By Dr. Bhaswati Bhattacharya
While India claims to be the ancestral grandfather of great disciplines in arts, sciences, philosophy, and engineering, its modern practices are in need of major reform. Indeed, most intellectual wisdom that represents the best of man’s thinking can be found in ancient India’s thinking, developed and captured in texts dating over 15,000 years of Bharat. Yet, today’s education system is a paltry custodian of these rich, elegant collections of wisdom.
Today’s children are encouraged to first learn the politics of survival in school and then to learn the subject or discipline. At some point, once they have enough fuel of motivation, a student might suddenly excel, earn high scores and catapult out of that environment to a new level. This is seen commonly when students are forced to learn at a low-output school in which the teachers are immature, closed-minded, and largely interested in politics and petty competition because they have unmet needs. Students learn to “work the system” and trust none, working quietly at home to learn skills but never demonstrating them to teachers, fellow students, and evaluators unless there is a tangible direct profit.
As they move through the ladder of academics, many find themselves at a large prestigious University. The first awareness is usually that the myth of the grandeur of the University is a game. Most of the teachers lack communication skills. Some of the students lack the basic skills that are required to meet the reputed standard of the University. But there are a few excellent teachers who have risen through politics and teach with passion, are aligned with vidya and true transmission of knowledge, and are true custodians of their subject. There are also a few excellent classmates who provide inspiration and healthy aspirations.

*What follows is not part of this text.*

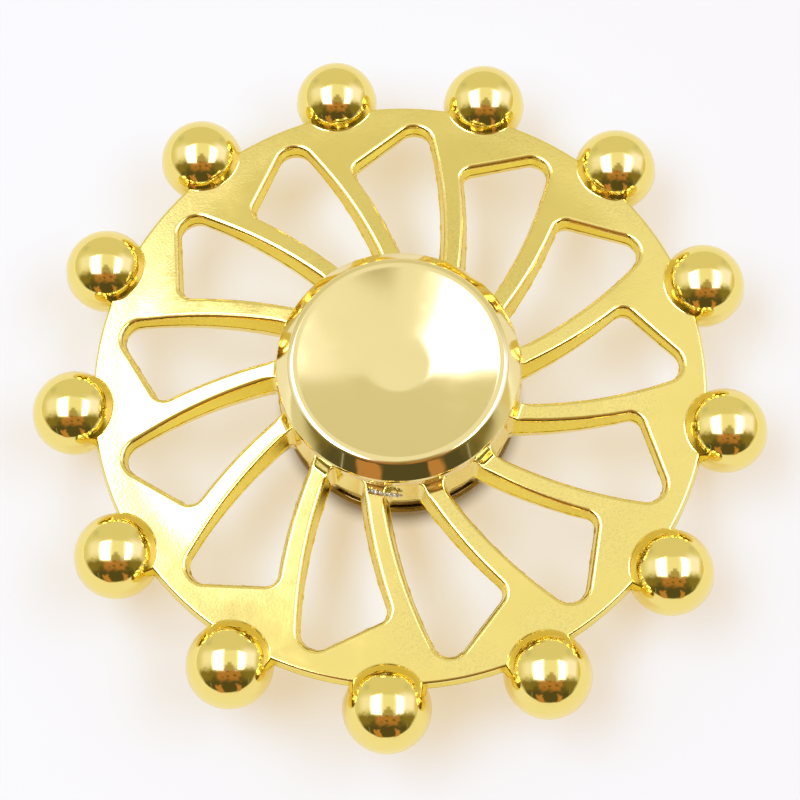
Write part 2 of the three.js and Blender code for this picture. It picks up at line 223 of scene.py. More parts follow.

At home, entry to such universities promotes dreams in greedy parents that their child will go abroad either for study or for work. They are pressured to go, and earn fame, prestige, and foreign currency to bring home. The family gets a solid home from that income, some siblings achieve good weddings, and assets are accumulated, all thanks to the lucky achiever who went abroad.
Once abroad, many miss the traditions and irreplaceable aspects of the home. After a few years of sending fat incomes home, when they try to return to India, they are bullied by the academicians or the job market in India. None wants them to return. Why?
Some are Indian Americans who spent most of their career achieving in America and now want to return to their ancestral land. Some are Indian nationals who came to work in America to make money to uplift their family’s social-economic status. Some are academically curious. Others are exceptionally gifted and wanted freedom of opportunities in a land that loves entrepreneurs.
Whether they arrive in America for money or fame, prestige or position, when they try to go home, they are no longer the person they were. Insecurities and fears are replaced with confidence, skill sets, and focus that dispels those personality traits. They can no longer fit in among the people of India who are still living in mental and emotional poverty. As long as women are denigrated, there will be a segment of the population’s women and children who echo “I am not enough.” As long as parents are insecure and bully their children, a segment of the population’s adolescents and young adults will echo “I am not loved.” As long as people in power – CEOs, teachers, politicians, and IAS officers – use exclusiveness and create barriers due to their egos and deep insecurities, a segment of the population’s underdogs must echo “I do not belong.”
Ancient Indian philosophers gave us the tools to conquer these issues. They are the tools of dharma. Any family that learns and teaches these tools might be called Hindutva or bhakt or any other denigrating moniker designed by people who act by oppression. Yet, the dharma that holds love and intuitive right action that is centered in the open heart is the way to solve the problems of people striving to shun the heavy burden of feeling “less than.”